Inns of this name are known to have existed since at least the 17th century; the name, like others with an occupational name, is thought to relate to an early innkeeper having a second trade - in this case a ‘carpenter’.  

 It is not known if this was the case at Tickhill, or exactly how old the Carpenter’s Arms is, but an archaeological survey of 1977 describes it as ‘a difficult building, core looks to be a C17 farmhouse’; in the late 18th or early 19th century, it was altered to incorporate Georgian architectural features.  Baines’ 1822 Directory refers to it as the ‘Old Carpenter’s Arms’, which would suggest that it had not been ‘modernised’ at this date.

The Carpenter’s Arms is situated on the north side of Westgate, and like several other inns in Tickhill, it would have prospered during the coaching era, due to its position on what was then part of the Bawtry to Tinsley Turnpike Road.
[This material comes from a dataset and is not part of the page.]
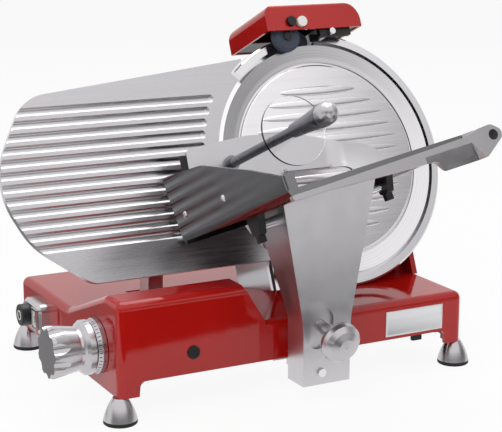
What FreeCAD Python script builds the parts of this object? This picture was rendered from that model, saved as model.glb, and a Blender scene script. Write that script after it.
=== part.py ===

Peter Hancock would have benefited from this prosperity, for almost half a century, from the 1820s to c1870, he and his son, Henry were the innkeepers. Henry was, first and foremost, a farmer of some 80 acres and he continued to farm after taking over the inn on the death of his father c1856. 

Adjacent to the Carpenter’s on the corner of Church Lane and Westgate was ‘Hancock’s Large Room’, a spacious meeting room, which was used for auction sales and public meetings, such as a pro-Corn Laws meeting organised by local landowners and farmers in 1840, and Friendly Society meetings. 

Following the 50-year tenure of Peter and Henry Hancock, the Carpenter’s Arms appears to have been taken over by the Rotherham brewery, Slinn, Searle & Co., and the next 100 years saw a regular changeover of landlord; amongst these were William Whinfrey, Frank Goode, Charles Shackel, Mark Bird, W. Morrison, George Green, Arthur Green, George Cooke, and Wilfred Heath, together with long serving post-war licensees, John & Amy Ashton.